Em entrevista à Folha nesta quinta-feira, a psicóloga Rosely Sayão diz ser contra as palmadas pois ela não educa, mas humilha as crianças. “O tapa pode até funcionar temporariamente, mas o período entre um e outro será cada vez menor. E a força, maior”, comenta. Para ela existem muitos recursos na hora de educar, como uma conversa, “uma bronca firme e até mesmo a expressão facial”.

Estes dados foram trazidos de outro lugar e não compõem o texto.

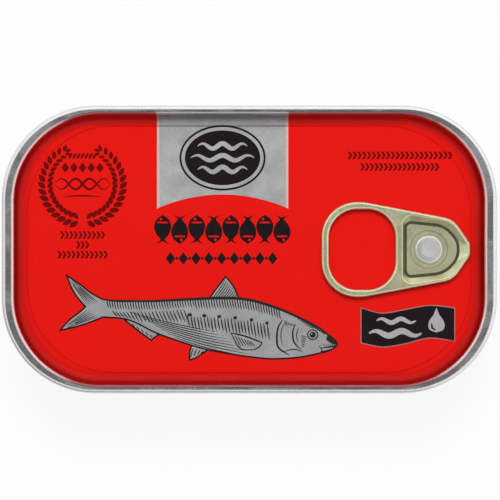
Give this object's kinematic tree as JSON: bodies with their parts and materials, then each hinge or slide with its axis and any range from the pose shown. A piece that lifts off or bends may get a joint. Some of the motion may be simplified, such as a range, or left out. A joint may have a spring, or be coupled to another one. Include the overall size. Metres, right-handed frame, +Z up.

Segundo Andréia, em outros países com leis parecidas onde o castigo físico é abolido, as taxas de violência infantil diminuíram drasticamente, apesar de certa rejeição inicial da população. “Aos poucos, a aceitação popular aumentou e os índices de violência contra criança reduziram. Essa tendência pode ser realidade no Brasil também, ou seja, é de benefício para todos como sociedade”, comenta.

Se ficamos tão indignados ao ver um cão apanhando ou um idoso, por que não temos a mesma reação ao ver uma criança sendo agredida?

 

SAIBA MAIS SOBRE A ‘LEI DA PALMADA’

O texto do projeto de lei determina que as crianças sejam educadas sem o uso de castigo físico ou “tratamento cruel ou degradante, como forma de correção, disciplina ou educação”.

Além das punições já previstas pelo Código Penal, o projeto determina que os responsáveis pela criança ou adolescente que adotem condutas violentas sejam encaminhados para programas de proteção à família, tratamentos psicológicos ou psiquiátricos, e a cursos de orientação. Também há previsão de receberem advertência legal.

Caberá ao Conselho Tutelar analisar os casos e definir as medidas de punição, assim como encaminhar as crianças a tratamentos especializados.

O projeto também estabelece multa de três a 20 salários mínimos para os profissionais de saúde, assistência social, educação ou qualquer pessoa que ocupe função pública e não comunique as autoridades sobre casos de violência contra crianças que tenha conhecimento.